21. The system of claim 1 wherein the multiple Intelligent Endpoint Systems are provisioned at one or more locations where the local data is first created, captured or sensed.

22. The system of claim 21 wherein the multiple Intelligent Endpoint Systems are provisioned by physically inserting or dispensing the multiple Intelligent Endpoint Systems at the one or more locations.

23. The system of claim 21 wherein the one or more locations are digital locations.

24. A system for managing vast amounts of data to provide distributed and autonomous decision based actions on Intelligent Endpoint Systems, comprising:

a remote computer system configured to request local data from an Intelligent Endpoint System via a computer network, wherein the Intelligent Endpoint System is among the plurality of Intelligent Endpoint Systems connected to the computer network; and

the Intelligent Endpoint System inserted at a point where the requested local data is first created or obtained, wherein the plurality of Intelligent Endpoint Systems are configured to perform localized data science related to the local data, prior to transmitting the requested local data to the remote computer system.

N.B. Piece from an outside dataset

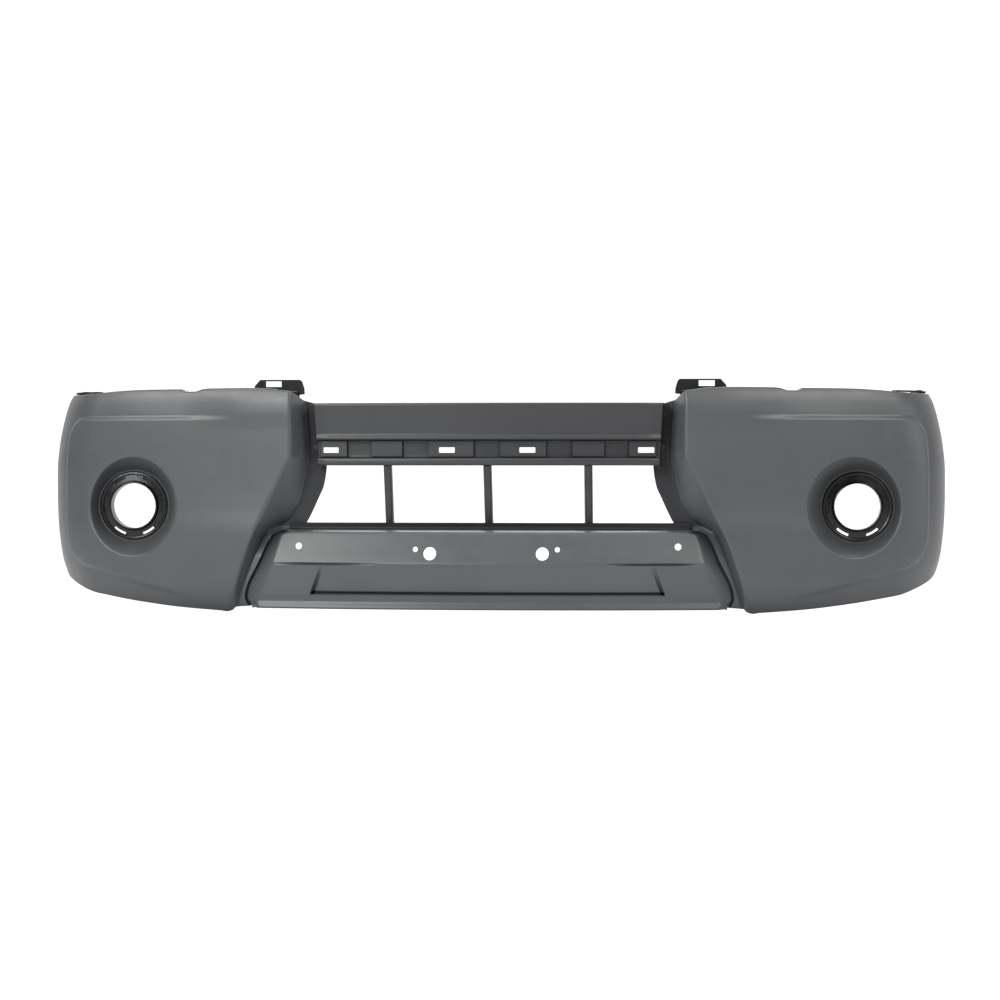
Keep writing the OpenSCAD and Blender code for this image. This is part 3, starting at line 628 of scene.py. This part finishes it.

25. The system of claim 24, wherein the plurality of Intelligent Endpoint Systems are configured to create local data.

26. The system of claim 24, wherein the plurality of Intelligent Endpoint Systems comprise databases to store data science algorithms.

27. The system of claim 26, wherein the databases are configured to be updated via the computer network.

28. The system of claim 24, wherein the plurality of Intelligent Endpoint Systems further comprises a second Intelligent Endpoint System, and wherein the Intelligent Endpoint System is configured to ping or query the second Intelligent Endpoint System to obtain data or metadata associated with the requested local data.

29. The system of claim 24, wherein performing the localized data science comprises determining whether the local data is a known known or a duplicate.

30. The system of claim 29, wherein performing the localized data science further comprises discarding the known known local data before transmitting the data over the computer network.